Love waves require a specific velocity structure to exist: a low-velocity layer overlying a higher-velocity half-space. Their motion is entirely horizontal and perpendicular to the direction of travel. In many urban scenarios, Love waves offer a higher signal-to-noise ratio because they are less affected by the vertical vibrations typical of street traffic. However, they are more difficult to generate, requiring specialized shear-wave sources that apply horizontal force to the ground.

Comparative Sensitivity in High-Noise Environments

Urban geophysics is fundamentally a battle against ambient noise. In cities, the seismic spectrum is dominated by low-frequency vibrations from heavy vehicles and high-frequency noise from industrial activity. Research into wave sensitivity suggests that while Rayleigh waves are highly effective for general stratigraphic mapping, they are more susceptible to "mode leaching" and interference from acoustic waves in the air.

Experimental data indicates that Love waves often provide a more stable dispersion curve in the presence of shallow, stiff layers (such as asphalt or concrete slabs), which can cause "zigzag" patterns in Rayleigh wave data. When identifying voids, the diffraction patterns of Love waves are sometimes clearer because the wave energy is not split between vertical and horizontal components in the same complex manner as Rayleigh energy.

Urban Utility Mapping: London and Tokyo

Documented utility mapping projects in London have utilized the diffraction patterns of surface waves to identify historical masonry sewers. In these cases, the abrupt change in the medium—from saturated clay to an air-filled or water-filled brick void—creates a significant scattering effect. By analyzing the spectral content of seismic reflections, researchers identified phase shifts that corresponded precisely to the location of the utilities. The London projects emphasized the necessity of high-density sensor arrays to capture the subtle variations in the wavefield caused by these small-diameter features.

In Tokyo, the focus has often been on the detection of larger subsurface anomalies, such as decommissioned transit tunnels or natural voids in soft alluvial soils. Tokyo’s high seismic activity necessitates rigorous subsurface characterization for building foundations. Geophysical surveys there have demonstrated that the combination of Rayleigh and Love wave data—joint inversion—provides a much more constrained model of the subsurface than either wave type alone. The Tokyo data revealed that Love waves were particularly sensitive to the boundaries of tunnels buried in soft silt, where the shear-modulus contrast was most pronounced.

The Necessity of Three-Component (3C) Geophones

For accurate shallow subsurface anomaly detection, the industry is moving away from single-component (vertical) sensors toward three-component (3C) geophones. These devices contain three orthogonal sensors (one vertical and two horizontal) that record the full vector of ground motion. Surface Wave Hub emphasizes that relying solely on vertical data ignores a significant portion of the seismic energy, particularly the Love wave components and the horizontal aspect of Rayleigh waves.

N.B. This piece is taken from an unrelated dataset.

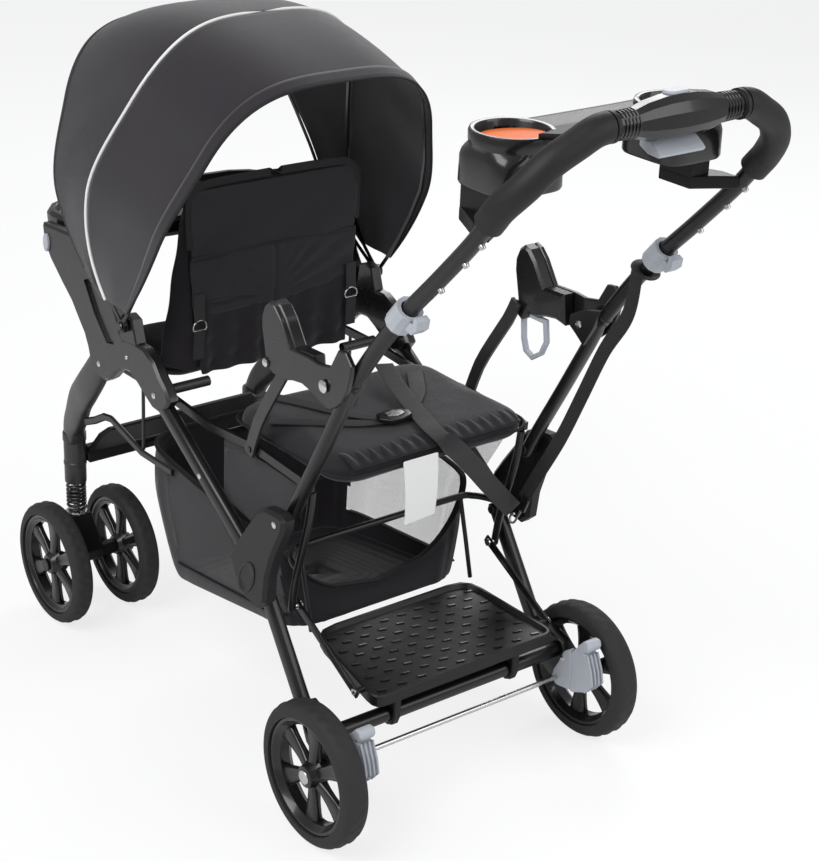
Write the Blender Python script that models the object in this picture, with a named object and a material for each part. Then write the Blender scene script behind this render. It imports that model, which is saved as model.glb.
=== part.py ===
"""Sit and stand stroller: a folding pushchair with a canopied front seat and a rear seat above a
standing platform. Metres, +Z up; it faces -Y and its left side is +X. Points are written from
the rear axle (y) and the ground (z), and one empty moves them so that the origin lies under the
middle of the whole stroller."""
import math

import bmesh
import bpy
from mathutils import Vector

for old in list(bpy.data.objects):
    bpy.data.objects.remove(old, do_unlink=True)

GAP = 0.0003          # between two pieces that touch
FIT = 0.0004          # radial clearance of a pin in its bore
LEFT, RIGHT = 1.0, -1.0
SIDES = (("left", LEFT), ("right", RIGHT))

# Wheels
REAR_RADIUS, REAR_WIDTH, REAR_X = 0.108, 0.040, 0.2527
REAR_TYRE = 0.0215
FRONT_RADIUS, FRONT_WIDTH, FRONT_TYRE = 0.104, 0.034, 0.019
WHEELBASE = 0.762
CASTER_X = 0.1785
CASTER_TRACK = 0.126
CASTER_TRAIL = 0.038
AXLE_RADIUS = 0.006
HUB_RADIUS = 0.017
SPOKES = 6

# Strut under each front leg
SLEEVE_RADIUS, SLEEVE_TOP, SLEEVE_BOTTOM = 0.0185, 0.312, 0.223
STEM_RADIUS = 0.0058
STEM_BOTTOM, STEM_TOP = 0.140, 0.283
CROWN_TOP = 0.166
SPRING_SEAT = 0.0032
SPRING_RADIUS, SPRING_WIRE, SPRING_CURLS = 0.0145, 0.0026, 5

# Frame tubes, each in its own layer across the width
TUBE_X, TUBE_HALF_X, TUBE_HALF = 0.2175, 0.0110, 0.0088
LEG_HALF_X, LEG_HALF = 0.0100, 0.0120
UPPER_TUBE_RADIUS = 0.0110
FRONT_TUBE_X, FRONT_TUBE_HALF_X, FRONT_TUBE_HALF = 0.2215, 0.0100, 0.0140
LINK_IN, LINK_OUT = 0.1985, 0.2045
RAIL_IN, RAIL_OUT, RAIL_HALF = 0.1900, 0.1975, 0.0070
HOUSING_IN, HOUSING_OUT = 0.2120, 0.2320
HUB_THICK = 0.0240
ARMREST_PLATE = 0.0080
PIVOT_PIN = 0.0040
HEAD_RADIUS, HEAD_THICK = 0.0075, 0.0024

# Pivots (y, z)
HANDLE_PIVOT = (-0.117, 0.445)
LEG_PIVOT = (-0.180, 0.318)
LINK_PIVOT = (-0.240, 0.500)
ARMREST_PIVOT = (-0.018, 0.682)
ARMREST_FRONT_BOLT = (-0.151, 0.670)
CANOPY_PIVOT = (-0.530, 0.600)
BAR_PIVOT = (-0.150, 0.283)
BAR_END = (-0.010, 0.209)
CROSS_TUBE = (-0.015, 0.150)
BRAKE_ROD = (0.002, 0.112)
BACKREST_PIVOT = (-0.470, 0.508)

# Canopy
CANOPY_HEIGHT, CANOPY_FRONT_HEIGHT = 0.443, 0.470
CANOPY_POWER = 3.4
CANOPY_DRAW = 0.020      # how much narrower each side is above the housings than at the pivot
REAR_BOW_ANGLE, MIDDLE_BOW_ANGLE, FRONT_BOW_ANGLE = 62.0, 88.0, 122.5
REAR_BULGE, MIDDLE_BULGE, FRONT_BULGE = 0.018, -0.096, -0.080
BOW_THICK, BOW_WIDTH, BOW_STEP = 0.0022, 0.0070, 0.0027
FABRIC_THICK = 0.0016

# Handle
GRIP_RADIUS = 0.019
CONSOLE_HALF_LENGTH = 0.100
HANDLE_REAR = 0.329
HANDLE_TOP = 1.087
COLLAR_RADIUS, COLLAR_LENGTH, COLLAR_EASE = 0.0185, 0.034, 0.0012
CUP_BORE, CUP_RIM, CUP_BOX = 0.0430, 0.0525, 0.1020
CUP_X, CUP_Y = 0.133, 0.199
CUP_BASE, CUP_TOP, CUP_WALL = 0.990, 1.060, 0.006

# Seats, platform, basket and trays
SEAT_BASE, PAD_THICK = 0.4925, 0.0395
SEAT_TOP = SEAT_BASE + PAD_THICK
PAD_EASE, BACK_EASE = 0.0100, 0.0300
PAD_HALF_WIDTH, BACK_HALF_WIDTH = RAIL_IN - PAD_EASE, RAIL_IN - BACK_EASE
BACK_TOP, BACK_THICK = 0.820, 0.026
PLATFORM_HALF_WIDTH, PLATFORM_THICK, PLATFORM_RIM = 0.166, 0.016, 0.006
CLOTH_WALL = 0.0035
TRAY_BASE, TRAY_DEPTH, TRAY_END_GAP = 0.668, 0.034, 0.0005
TRAY_TOP = TRAY_BASE + TRAY_DEPTH
TRAY_HALF_WIDTH = HOUSING_IN - TRAY_END_GAP
TRAY_HINGE_Y = -0.790
BUTTON_TRAVEL = 0.003

FRONT_REACH = WHEELBASE + FRONT_RADIUS
CONSOLE_DEPTH = 0.0220
REAR_REACH = HANDLE_REAR + CONSOLE_DEPTH
ORIGIN_SHIFT = (FRONT_REACH - REAR_REACH) / 2

stroller = bpy.data.objects.new("stroller", None)
bpy.context.scene.collection.objects.link(stroller)
stroller.location = (0.0, ORIGIN_SHIFT, 0.0)


# Materials
def material(name, colour, roughness, metallic=0.0):
    made = bpy.data.materials.new(name)
    made.use_nodes = True
    shader = made.node_tree.nodes["Principled BSDF"]
    shader.inputs["Base Color"].default_value = (*colour, 1.0)
    shader.inputs["Roughness"].default_value = roughness
    shader.inputs["Metallic"].default_value = metallic
    return made


FRAME_PAINT = material("frame paint", (0.020, 0.019, 0.019), 0.35)
LEG_PAINT = material("charcoal paint", (0.060, 0.056, 0.055), 0.45)
BLACK_PLASTIC = material("black plastic", (0.018, 0.017, 0.017), 0.40)
GREY_PLASTIC = material("light grey plastic", (0.55, 0.57, 0.62), 0.45)
TYRE = material("tyre", (0.045, 0.042, 0.045), 0.80)
FOAM = material("foam grip", (0.016, 0.016, 0.016), 0.65)
CLOTH = material("woven cloth", (0.030, 0.025, 0.032), 0.90)
CHROME = material("chrome", (0.75, 0.75, 0.76), 0.15, 1.0)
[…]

"The integration of 3C data allows for the separation of overlapping wave modes, which is essential in urban environments where reflections from building foundations can mimic the signature of a subsurface void."

Using 3C sensors enables researchers to apply polarization filters. These filters can isolate specific wave types based on the direction of particle motion, effectively 'cleaning' the data of noise that does not match the expected trajectory of a surface wave. This is critical for the development of inversion algorithms that aim to infer material properties like porosity and density with high precision.

Inversion Algorithms and Lithological Characterization

The ultimate goal of capturing surface wave data is the inversion process. This involves creating a mathematical model of the ground and iteratively adjusting it until the theoretical dispersion curves match the observed data. Surface Wave Hub research involves the development of non-linear inversion techniques that can handle the high degree of heterogeneity found in engineered material interfaces, such as the contact point between a bridge foundation and the surrounding soil.

Applications in non-destructive testing (NDT) of infrastructure rely on these algorithms to detect delamination or internal voids in concrete. By analyzing the dispersion of induced high-frequency surface waves, engineers can assess the integrity of bridges and tunnels without the need for invasive drilling. The sensitivity of the wave velocity to the elastic moduli of the material makes it possible to detect weakening structures long before visual signs of failure appear.

Microtremor and Controlled Source Data

The analysis of wavefields is divided into active and passive methods. Active methods use a controlled source, like a seismic vibrator, to generate waves at specific frequencies. This is ideal for shallow, high-resolution mapping of buried utilities. Passive methods, often referred to as Microtremor Array Measurements (MAM), use the natural background noise of the city as the source. While passive methods typically offer lower resolution, they can penetrate much deeper into the subsurface, making them suitable for characterizing the deep lithology beneath urban foundations. The meticulous interpretation of these microtremor wavefields requires a deep understanding of the local 'noise' signatures, which vary by time of day and proximity to transportation hubs.

Future Directions in Surface Wave Analysis

The field is currently moving toward the use of Distributed Acoustic Sensing (DAS), where fiber-optic cables are used as continuous seismic sensors. This technology allows for the monitoring of surface waves over kilometers of urban infrastructure in real-time. By applying the principles of Rayleigh and Love wave sensitivity to DAS data, Surface Wave Hub aims to create a continuous 'seismic image' of the city, capable of detecting the formation of sinkholes or the settling of foundations as it occurs. This transition from discrete geophone arrays to continuous fiber-optic monitoring represents the next phase in the empirical study of acoustic wave propagation in the built environment.